Repeat, exactly as written, every line from the one holding "makeBase();" through the one holding "record = json.load(file)". Leave out all other lines.

- **Data**
==*==

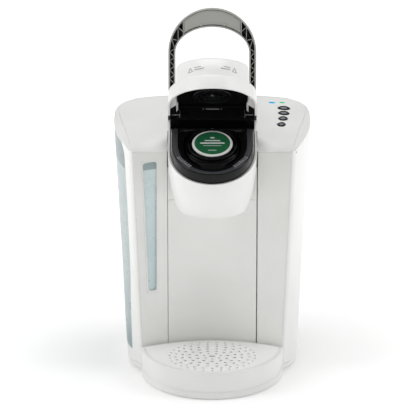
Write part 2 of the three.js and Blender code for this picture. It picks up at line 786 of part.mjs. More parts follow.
function makeBay() {
  const floor = housingLoft(WALL + 0.6, 25, 29).intersect(box(-140, TANK_X, -90, 122, 20, 29));
  add("reservoir_bay_floor", floor.subtract(rod(6, 20, 40, VALVE_X, VALVE_Y, 18)), white);
  const wall = box(-56.4, -54, -33, 124, 12, 270).subtract(rodX(7, -70, -40, 94, 23));
  add("reservoir_bay_wall", wall, white);
  const seat = turned([[3.6, 18], [9, 18], [9, 24], [5.6, 24.5], [5.6, 28], [3.6, 28], [3.6, 18]], 18);
  add("valve_seat", moved(seat, VALVE_X, VALVE_Y, 0.2), rubber);
}

// ---- inside -------------------------------------------------------------

function makeInside() {
  const tank = turned([
    [0, 148], [30, 148], [38, 156], [38, 226], [35.5, 226], [35.5, 157], [29, 150.5], [0, 150.5],
  ], 28);
  add("hot_water_tank", moved(tank, 0, BOILER_Y, 0), steel);
  const lid = turned([[0, 226.4], [40, 226.4], [40, 231], [10, 236], [0, 236]], 28);
  add("tank_lid", moved(lid, 0, BOILER_Y, 0), black);
  add("heating_element", makeElement(), steel);
  add("thermostat", rodX(7, 38.6, 46, BOILER_Y, 180, 16), black);
  add("thermal_fuse", box(-5, 5, BOILER_Y + 38.6, BOILER_Y + 42, 176, 200), silicone);
  const pump = rodX(15, -30, 14, 40, 46, 20).add(rodX(19, 14, 34, 40, 46, 20));
  add("water_pump", pump, steel);
  const airPump = rodX(12, -24, 8, 96, 44, 20).add(box(8, 30, 82, 110, 30, 58));
  add("air_pump", airPump, black);
  add("check_valve", rod(7, 108, 132, -22, 96, 14), silicone);
  add("vent_valve", box(18, 40, 96, 116, 244, 266), black);
  add("control_board", box(64, 104, 20, 96, 262, 263.6), boardGreen);
  add("power_board", box(60, 61.8, 0, 90, 70, 150), boardGreen);
  add("mains_inlet", box(56, 78, 106, 122, 26, 44), black);
  add("cold_water_hose", hose([[-70, 94, 21], [-54, 94, 23], [-42, 78, 40], [-36, 46, 46]], 3), silicone);
  add("hot_water_hose", hose([[0, 62, 240], [0, 40, 262], [0, 6, 282], [0, -16, 292]], 3), silicone);
}

function makeElement() {
  const points = [];
  for (let i = 0; i <= 24; i += 1) {
    const angle = (4 * Math.PI * i) / 24;
    const x = COIL_R * Math.cos(angle);
    points.push(new THREE.Vector3(x, BOILER_Y + COIL_R * Math.sin(angle), 158 + i));
  }
  return tube(new THREE.CatmullRomCurve3(points), 3, 28);
}

function tube(curve, radius, steps) {
  const shape = new THREE.Shape();
  shape.absarc(0, 0, radius, 0, 2 * Math.PI, false);
  const settings = { steps, curveSegments: 4, bevelEnabled: false, extrudePath: curve };
  return solid(new THREE.ExtrudeGeometry(shape, settings));
}

function hose(points, radius) {
  const curve = new THREE.CatmullRomCurve3(points.map(([x, y, z]) => new THREE.Vector3(x, y, z)));
  return tube(curve, radius, 16);
}

makeBase();
makeSideShells();
makeFrontPanels();
makeTop();
makeTopCover();
makeBrewCup();
makeBrewRing();
makePodHolder();
makePod();
makeHinge();
makeLid();
makeHandle();
makeTray();
makeReservoir();
makeBay();
makeInside();

export default machine;
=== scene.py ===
"""Looks of a pod coffee machine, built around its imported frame.

Lengths are millimetres until a mesh is made. The machine faces -Y and stands on Z = 0.
"""
import json
import math

import bmesh
import bpy
from mathutils import Matrix, Vector


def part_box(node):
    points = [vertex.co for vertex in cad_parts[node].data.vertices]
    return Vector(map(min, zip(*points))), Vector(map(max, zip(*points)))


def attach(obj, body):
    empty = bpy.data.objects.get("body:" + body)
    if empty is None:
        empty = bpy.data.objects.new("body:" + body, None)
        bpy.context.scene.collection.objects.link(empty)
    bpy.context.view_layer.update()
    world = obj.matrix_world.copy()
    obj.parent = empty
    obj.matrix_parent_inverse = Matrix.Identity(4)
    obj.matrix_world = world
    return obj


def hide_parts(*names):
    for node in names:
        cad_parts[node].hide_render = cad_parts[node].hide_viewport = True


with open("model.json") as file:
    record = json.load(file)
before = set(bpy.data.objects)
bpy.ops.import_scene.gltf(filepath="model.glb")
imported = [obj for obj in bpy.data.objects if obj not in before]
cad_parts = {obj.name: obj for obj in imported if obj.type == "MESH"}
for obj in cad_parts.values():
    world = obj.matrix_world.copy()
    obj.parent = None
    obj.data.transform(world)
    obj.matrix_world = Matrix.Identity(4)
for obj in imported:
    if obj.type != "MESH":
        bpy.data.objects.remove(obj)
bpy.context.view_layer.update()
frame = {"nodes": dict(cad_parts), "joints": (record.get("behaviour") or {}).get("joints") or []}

MM = 0.001
HALF_TURN = math.pi


def corners(node):
    """Lowest and highest corner of a node, in millimetres."""
    low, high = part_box(node)
    return low / MM, high / MM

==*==

- **Response**
makeBase();
makeSideShells();
makeFrontPanels();
makeTop();
makeTopCover();
makeBrewCup();
makeBrewRing();
makePodHolder();
makePod();
makeHinge();
makeLid();
makeHandle();
makeTray();
makeReservoir();
makeBay();
makeInside();

export default machine;
=== scene.py ===
"""Looks of a pod coffee machine, built around its imported frame.

Lengths are millimetres until a mesh is made. The machine faces -Y and stands on Z = 0.
"""
import json
import math

import bmesh
import bpy
from mathutils import Matrix, Vector


def part_box(node):
    points = [vertex.co for vertex in cad_parts[node].data.vertices]
    return Vector(map(min, zip(*points))), Vector(map(max, zip(*points)))


def attach(obj, body):
    empty = bpy.data.objects.get("body:" + body)
    if empty is None:
        empty = bpy.data.objects.new("body:" + body, None)
        bpy.context.scene.collection.objects.link(empty)
    bpy.context.view_layer.update()
    world = obj.matrix_world.copy()
    obj.parent = empty
    obj.matrix_parent_inverse = Matrix.Identity(4)
    obj.matrix_world = world
    return obj


def hide_parts(*names):
    for node in names:
        cad_parts[node].hide_render = cad_parts[node].hide_viewport = True


with open("model.json") as file:
    record = json.load(file)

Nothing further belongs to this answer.